When it comes to food and alimentation, referring to sustainable tourism, it is important to prevent food waste linked to the bad habits of both tourists and tourism professionals, focusing on a series of good practices and “eco-friendly gestures” in tourism. In a second moment, we could talk about innovative approaches in the management of food and its reuse and/or disposal. All that, in order to reduce the environmental impact by approaching the “zero waste” model.
A constant rethinking by both tourists and tourism professionals is therefore necessary to help and ensure the best use of food resources. It is necessary for the tourist consultant and/or tourism professional to know the needs (tastes and food preferences) of the tourists, guarantee quality and safety in the food delivering while avoiding waste. Tourism professionals must be innovative as well as competitive, meeting the deepest needs of their clients, the travellers, including those related to eating habits. It’s very important to plan tourists tailored offers, effective and targeted to the travellers.

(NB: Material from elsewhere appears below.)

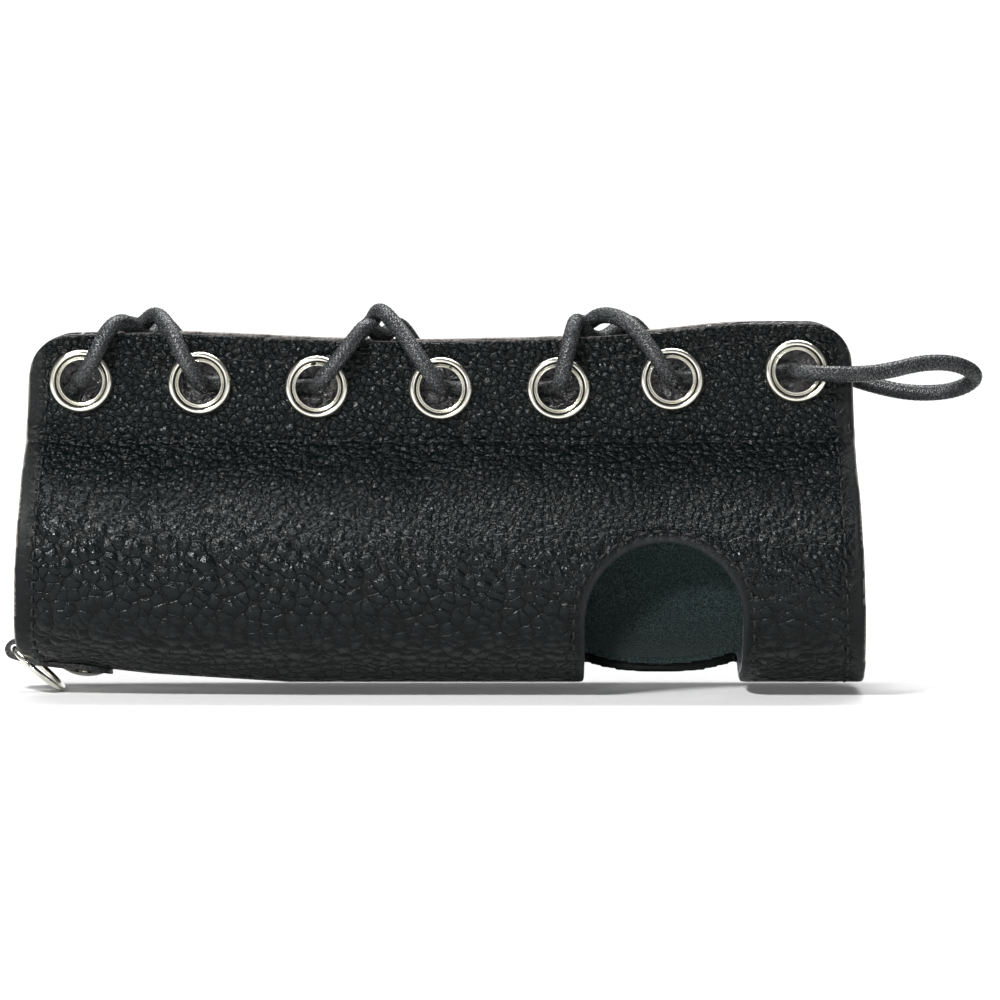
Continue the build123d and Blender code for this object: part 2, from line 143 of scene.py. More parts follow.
class Shader:
    """Short calls for building one node material."""

    def __init__(self, name):
        self.material = bpy.data.materials.new(name)
        self.material.use_nodes = True
        self.nodes = self.material.node_tree.nodes
        self.links = self.material.node_tree.links
        self.surface = self.nodes["Principled BSDF"]

    def node(self, kind, **settings):
        made = self.nodes.new(kind)
        for key, value in settings.items():
            setattr(made, key, value)
        return made

    def link(self, output, target):
        self.links.new(output, target)

    def feed(self, target, value):
        """Links an output to a socket, or sets the socket's own value."""
        if isinstance(value, bpy.types.NodeSocket):
            self.link(value, target)
        else:
            target.default_value = value

    def place(self):
        return self.node("ShaderNodeTexCoord").outputs["Object"]

    def attribute(self, name):
        return self.node("ShaderNodeAttribute", attribute_name=name).outputs["Fac"]

    def noise(self, scale, detail=3.0, roughness=0.5, vector=None, distortion=0.0, color=False):
        made = self.node("ShaderNodeTexNoise")
        self.feed(made.inputs["Vector"], vector if vector is not None else self.place())
        made.inputs["Scale"].default_value = scale
        made.inputs["Detail"].default_value = detail
        made.inputs["Roughness"].default_value = roughness
        made.inputs["Distortion"].default_value = distortion
        return made.outputs["Color" if color else "Fac"]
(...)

In addition, tourists are more and more “experiential tourists” ready to know and discover local realities and their peculiarities, personally tasting food and wine products but also being careful to not waste too much resources. The tourism professional must be able to provide and design new activities, including for example visits to local producers and staying/accommodations in farms “agrotourism”, cooking classes or tasting sessions of local food. These activities are part of a new “tourist’s ecological awareness” (eco-awareness), through informing and strengthening the tourist’s knowledge about the local territories. This knowledge is very important in order to guarantee the social and economic survival of a territory and in particular of small areas (urban or rural) which make tourism their strong strategy for surviving. It is therefore a good way to revive the local customs and discover the cultural identity of the territory, trough the typical culinary art and its traditions.